Richard praised our chapter and said it is ranked No. 2 in the United States.

“Is that true?” I asked in amazement. “But there are other, larger chapters!”

“Yes, there are,” Richard said. “But you’ve got it all together here. You have a couple of visionaries in your founders, Rusty and Carol Petrea. You have your own facility and most of the courses in Brunswick County are affiliated with you in some way. You have several hundred kids in regular programming, and several thousand more in the National Schools Program, which is conducted in all the elementary schools here. You have a stable board of directors and lots of trained coaches and volunteers. Your fundraising efforts are effective. Just look around you,” he said as he smiled.

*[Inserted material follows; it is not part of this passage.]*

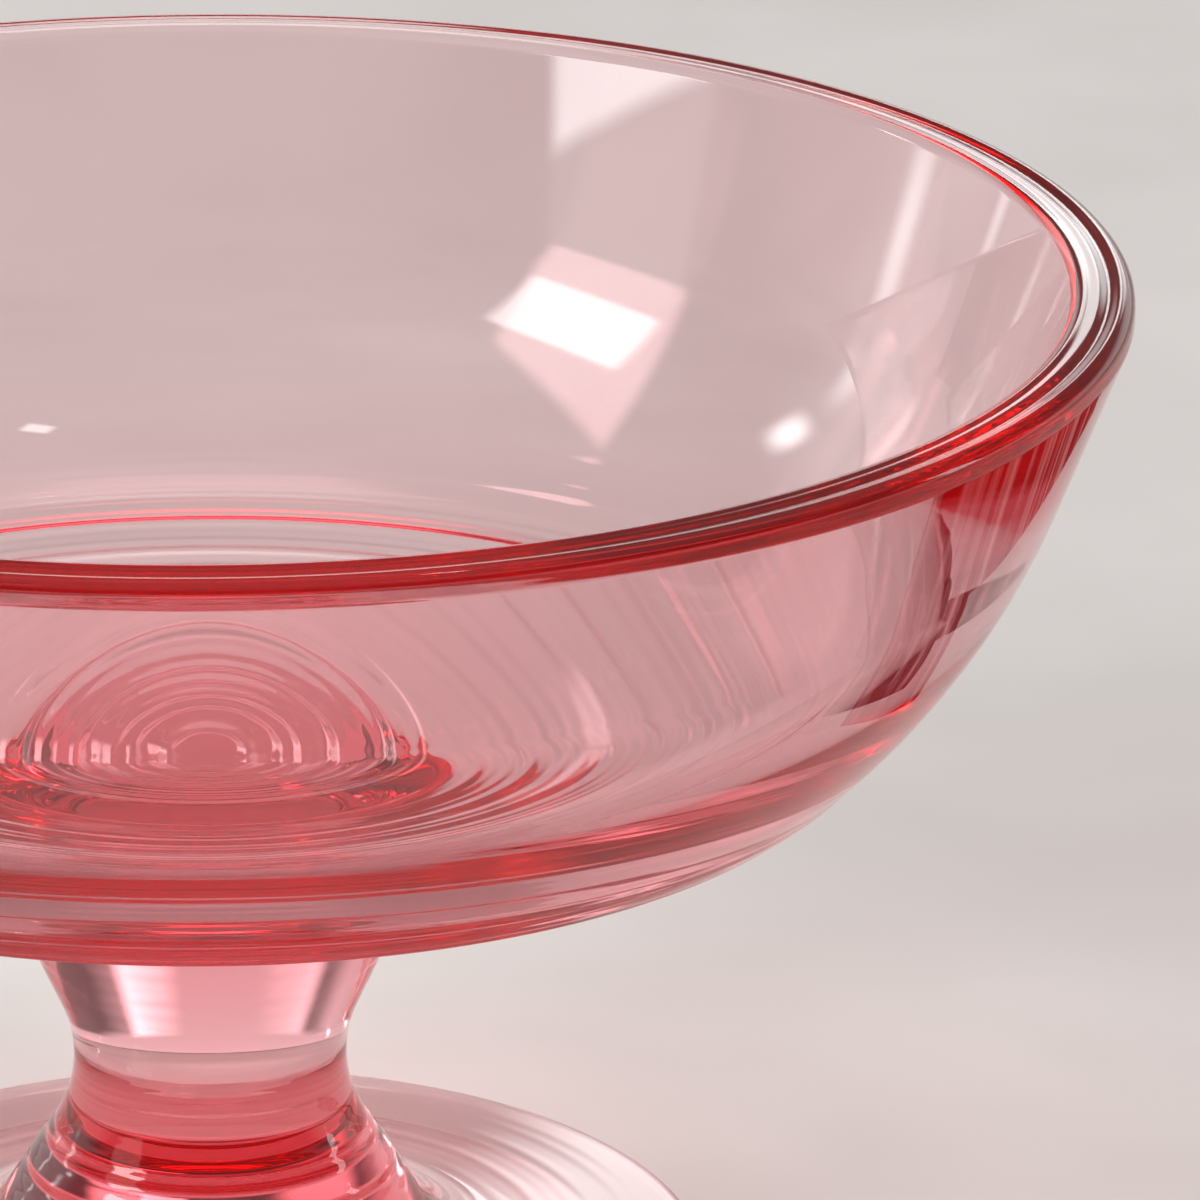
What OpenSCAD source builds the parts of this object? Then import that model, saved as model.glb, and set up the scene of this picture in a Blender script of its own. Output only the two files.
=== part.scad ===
// Footed glass bowl: a flared cup, a waisted stem and a disc foot, fused one on another.
// Every piece is turned about the Z axis. The table is at Z = 0.
// A lean is an angle from upright, and a slope is an angle from level.

/* [Whole bowl] */
// Diameter over the rim
rim_d = 130; // [116:1:150]
// Height of the seat, the top of the stem, above the table
seat_height = 35.58; // [30:0.01:46]

/* [Cup] */
// Thickness of the rim, measured level
rim_wall = 4.3; // [3.2:0.1:5]
// Radius of the rim's outer rounding
lip_outer_r = 1.4; // [0.8:0.1:1.6]
// Radius of the rim's inner rounding
lip_inner_r = 1; // [0.5:0.1:1.2]
// Lean of the outer wall below the rim
outer_lean = 21.5; // [15:0.5:27]
// Length of the straight band below the rim
band_length = 12.5; // [8:0.5:16]
// Radius of the outer side below the band
side_r = 52; // [44:0.5:58]
// Lean at which the side turns into the heel
heel_lean = 48; // [42:1:54]
// Radius of the heel, the tight turn under the side
heel_r = 5; // [4:0.5:9]
// Slope of the underside where it leaves the heel
under_slope = 17; // [13:0.5:21]
// Radius of the slightly rounded underside
under_r = 200; // [150:5:400]
// Thickness of the glass at the middle of the floor
floor_wall = 6.4; // [4.5:0.1:9]
// Lean of the inner wall below the rim
inner_lean = 21.5; // [19:0.5:24]
// Radius of the curve between the inner wall and the floor
inner_side_r = 30; // [26:0.5:34]
// Radius of the shallow dish of the floor
floor_r = 600; // [300:10:1200]

/* [Stem] */
// Diameter of the seat that joins the stem to the cup
seat_d = 36; // [32:0.5:42]
// Diameter of the stem at its waist
waist_d = 19.5; // [14:0.5:24]
// Height of the waist above the table
waist_height = 18; // [16:0.5:20]
// Radius of the curve about the waist
waist_r = 10; // [6:0.5:12]
// Radius of the shoulder that turns the stem outward under the cup
shoulder_r = 2.5; // [1:0.1:4]

/* [Foot] */
// Diameter of the foot
foot_d = 71; // [62:1:80]
// Thickness of the foot at its edge
foot_edge = 2.8; // [2:0.1:3.6]
// Slope of the upper side of the foot
foot_slope = 2.5; // [0.5:0.5:5]
// Diameter at which the foot starts to rise to its hub
rise_d = 42; // [38:0.5:48]
// Radius of the curve that rises to the hub
rise_r = 7.5; // [5:0.5:9]
// Width of the ring that touches the table
rest_width = 5.5; // [3:0.5:9]
// Depth of the hollow under the foot at its middle
hollow_depth = 1.2; // [0.4:0.1:2]

/* [Smoothness] */
// Largest distance between a curve and the short straight lines that draw it
curve_error = 0.01; // [0.005:0.005:0.05]

/* [Hidden] */
glass_colour = "lightcoral";
$fn = 128;

// Unit vector at an angle from the level
function toward(angle) = [cos(angle), sin(angle)];

// Points along an arc about a centre, from one angle to another
function arc(centre, radius, from, to) =
    let (steps = ceil(abs(to - from) / (2 * acos(1 - curve_error / radius))))
    [for (i = [0:steps]) centre + radius * toward(from + (to - from) * i / steps)];

// Lean of the straight line that touches two circles on the side of the axis
function flare_lean(waist, end, waist_radius, end_radius) =
    let (step = end - waist)
    acos((end_radius - waist_radius) / norm(step)) - atan2(abs(step.y), step.x);

// The same outline with each point left out that repeats the one before it
function without_repeats(points) =
    [for (i = [0:len(points) - 1])
        if (i == 0 || norm(points[i] - points[max(i - 1, 0)]) > curve_error) points[i]];

// Cup, outer side: steps from the centre of each curve to that of the next, from the
// underside over the heel and the side to the lip
heel_step = (under_r - heel_r) * toward(under_slope - 90);
side_step = (heel_r - side_r) * toward(-heel_lean);
lip_step = (side_r - lip_outer_r) * toward(-outer_lean) + band_length * toward(90 - outer_lean);
rim_radius = rim_d / 2;
under_x = rim_radius - lip_outer_r - (heel_step + side_step + lip_step).x;

// Seat of the stem on the underside, cut level
seat_radius = seat_d / 2;
seat_slope = asin((seat_radius - under_x) / under_r);
seat = [seat_radius, seat_height];

// Cup, outer side: centres of the curves, and the height from the table to the rim
under_centre = seat - under_r * toward(seat_slope - 90);
heel_centre = under_centre + heel_step;
side_centre = heel_centre + side_step;
lip_outer_centre = side_centre + lip_step;
height = lip_outer_centre.y + lip_outer_r;

// Cup, inner side: lip, wall, side and shallow floor, all tangent to each other
inner_rim_r = rim_radius - rim_wall;
lip_inner_centre = [
    inner_rim_r - lip_inner_r * tan(inner_lean) + lip_inner_r / cos(inner_lean),
    height - lip_inner_r
];
floor_centre = [0, seat_height + floor_wall + floor_r];
floor_reach = floor_r - inner_side_r;
floor_turn = asin((inner_rim_r * cos(inner_lean) + (floor_centre.y - height) * sin(inner_lean)
    - inner_side_r) / floor_reach) - inner_lean;
inner_side_centre = floor_centre + floor_reach * toward(floor_turn - 90);

// Stem, upper part: waist curve, straight flare and shoulder, ending at the seat
waist_centre = [waist_d / 2 + waist_r, waist_height];
shoulder_centre = seat + shoulder_r * toward(seat_slope - 90);
upper_lean = flare_lean(waist_centre, shoulder_centre, waist_r, shoulder_r);

// Foot: rounded edge, sloping upper side and the curve that rises to the hub
edge_r = foot_edge / 2;
edge_centre = [foot_d / 2 - edge_r, edge_r];
top_start = edge_centre + edge_r * toward(90 - foot_slope);
rise_start = [rise_d / 2, top_start.y + (top_start.x - rise_d / 2) * tan(foot_slope)];
rise_centre = rise_start + rise_r * toward(90 - foot_slope);

// Stem, lower part: a straight flare that ends on the hub, where the rise of the foot starts
lower_lean = flare_lean(waist_centre, rise_centre, waist_r, rise_r);
hub = rise_centre + rise_r * toward(180 + lower_lean);

// Hollow under the foot, a shallow dome inside the ring that touches the table
hollow_radius = edge_centre.x - rest_width;
hollow_r = (pow(hollow_radius, 2) + pow(hollow_depth, 2)) / (2 * hollow_depth);
hollow_turn = asin(hollow_radius / hollow_r);

module bowl() {
    color(glass_colour)
        rotate_extrude()
            polygon(without_repeats(concat(
                [[0, seat.y]],
                arc(under_centre, under_r, seat_slope - 90, under_slope - 90),
                arc(heel_centre, heel_r, under_slope - 90, -heel_lean),
                arc(side_centre, side_r, -heel_lean, -outer_lean),
                arc(lip_outer_centre, lip_outer_r, -outer_lean, 90),
                arc(lip_inner_centre, lip_inner_r, 90, 180 - inner_lean),
                arc(inner_side_centre, inner_side_r, -inner_lean, floor_turn - 90),
                arc(floor_centre, floor_r, floor_turn - 90, -90)
            )));
}

module stem() {
    color(glass_colour)
        rotate_extrude()
            polygon(without_repeats(concat(
                [[0, hub.y], hub],
                arc(waist_centre, waist_r, 180 + lower_lean, 180 - upper_lean),
                arc(shoulder_centre, shoulder_r, 180 - upper_lean, 90 + seat_slope),
                [[0, seat.y]]
            )));
}

module foot() {
    color(glass_colour)
        rotate_extrude()
            polygon(without_repeats(concat(
                arc(edge_centre, edge_r, -90, 90 - foot_slope),
                arc(rise_centre, rise_r, 270 - foot_slope, 180 + lower_lean),
                [[0, hub.y]],
                arc([0, hollow_depth - hollow_r], hollow_r, 90, 90 - hollow_turn)
            )));
}

bowl();
stem();
foot();
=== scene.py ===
# %% [markdown]
# # A footed bowl of rose-pink glass
# The real bowl is shaped hot from three gathers of glass: the open cup, the solid stem and the
# round foot. Each is fused to the next while it glows, so light passes the joints unbroken.
# The sizes come from the construction model, the frame. This lesson gives the glass what the
# frame leaves out: a fire-polished surface, the fine rings of the shaping tools, and colour.

# %% Load the frame
import math

import bpy
import numpy as np
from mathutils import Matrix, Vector


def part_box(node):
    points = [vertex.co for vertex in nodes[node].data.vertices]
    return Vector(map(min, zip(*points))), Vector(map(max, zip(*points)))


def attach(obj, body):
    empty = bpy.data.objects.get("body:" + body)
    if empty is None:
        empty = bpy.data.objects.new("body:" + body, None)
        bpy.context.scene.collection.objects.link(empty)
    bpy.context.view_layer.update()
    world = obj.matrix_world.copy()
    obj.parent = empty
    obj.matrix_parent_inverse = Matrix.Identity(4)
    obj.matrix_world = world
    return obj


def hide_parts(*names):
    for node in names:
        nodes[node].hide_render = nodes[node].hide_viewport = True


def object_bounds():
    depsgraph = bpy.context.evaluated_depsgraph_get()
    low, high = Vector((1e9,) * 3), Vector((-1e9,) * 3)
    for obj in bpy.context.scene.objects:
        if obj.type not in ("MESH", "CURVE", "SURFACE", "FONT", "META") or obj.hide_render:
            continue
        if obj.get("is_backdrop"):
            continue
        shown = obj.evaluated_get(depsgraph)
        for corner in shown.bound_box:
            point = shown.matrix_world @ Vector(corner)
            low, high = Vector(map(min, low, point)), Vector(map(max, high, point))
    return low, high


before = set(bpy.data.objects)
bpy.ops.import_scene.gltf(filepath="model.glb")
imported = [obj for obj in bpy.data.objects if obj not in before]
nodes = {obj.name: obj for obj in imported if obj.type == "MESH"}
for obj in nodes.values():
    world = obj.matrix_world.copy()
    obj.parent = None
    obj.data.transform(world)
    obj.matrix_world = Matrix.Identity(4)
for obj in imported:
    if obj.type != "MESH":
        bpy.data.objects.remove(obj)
cad_box = [list(corner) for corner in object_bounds()]
for name in nodes:
    low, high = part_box(name)
    width, bottom, top = 1000 * (high.x - low.x), 1000 * low.z, 1000 * high.z
    print(f"{name}: {width:.1f} mm wide, {bottom:.2f} to {top:.2f} mm high")

# %% [markdown]
# Every piece is round, so all of its shape is in one outline, a line of (radius, height) points
# from which it is turned. The frame draws that line with short straight steps. All points of the
# frame's mesh lie on level rings about the axis, and two rings follow each other on the outline
# where an edge of the mesh joins them. That is enough to read the outline back in order.

# %% Read each piece's outline from the frame
SAME_RING = 5e-6  # metres; points nearer to each other than this lie on one ring
STRAIGHT = 1e-6  # metres; a point nearer than this to the line past it adds nothing


def rings_of(node):
    """The rings of a node as (radius, height), and the pairs of rings that an edge joins."""
    mesh = nodes[node].data
    points = np.array([v.co for v in mesh.vertices])
    flat = np.c_[np.hypot(points[:, 0], points[:, 1]), points[:, 2]]
    rings, ring_of = [], np.empty(len(flat), int)
    for i in np.lexsort((flat[:, 1], flat[:, 0])):
        near = [k for k in range(len(rings) - 1, -1, -1) if np.hypot(*(rings[k] - flat[i])) < SAME_RING]
        if not near:
            rings.append(flat[i])
        ring_of[i] = near[0] if near else len(rings) - 1
    joined = {tuple(sorted((int(ring_of[a]), int(ring_of[b])))) for a, b in (e.vertices for e in mesh.edges)}
    return np.array(rings), {pair for pair in joined if pair[0] != pair[1]}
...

I did. Lines of people were buying raffle tickets. Smiling golfers were eating lunch and comparing scores. Our new video had played earlier and received a standing ovation.

Because of the people of Brunswick County, the First Tee can continue to change the lives of kids by teaching both core values and golf.

That was the most important miracle of the day.

GOLF GAB GROANER

Remarks you can make on the course to ensure your opponent has a bad round.

1. If you took a bigger swing, you could go so much farther on your drive.

2. I just checked my Blackberry. The market’s down 100 points.

3. You really do keep your left arm straight. It’s amazing.

4. Just to remind you, there’s an out-of-bounds on your left. Don’t go there.

5. Do you always loop the club at the top of your backswing?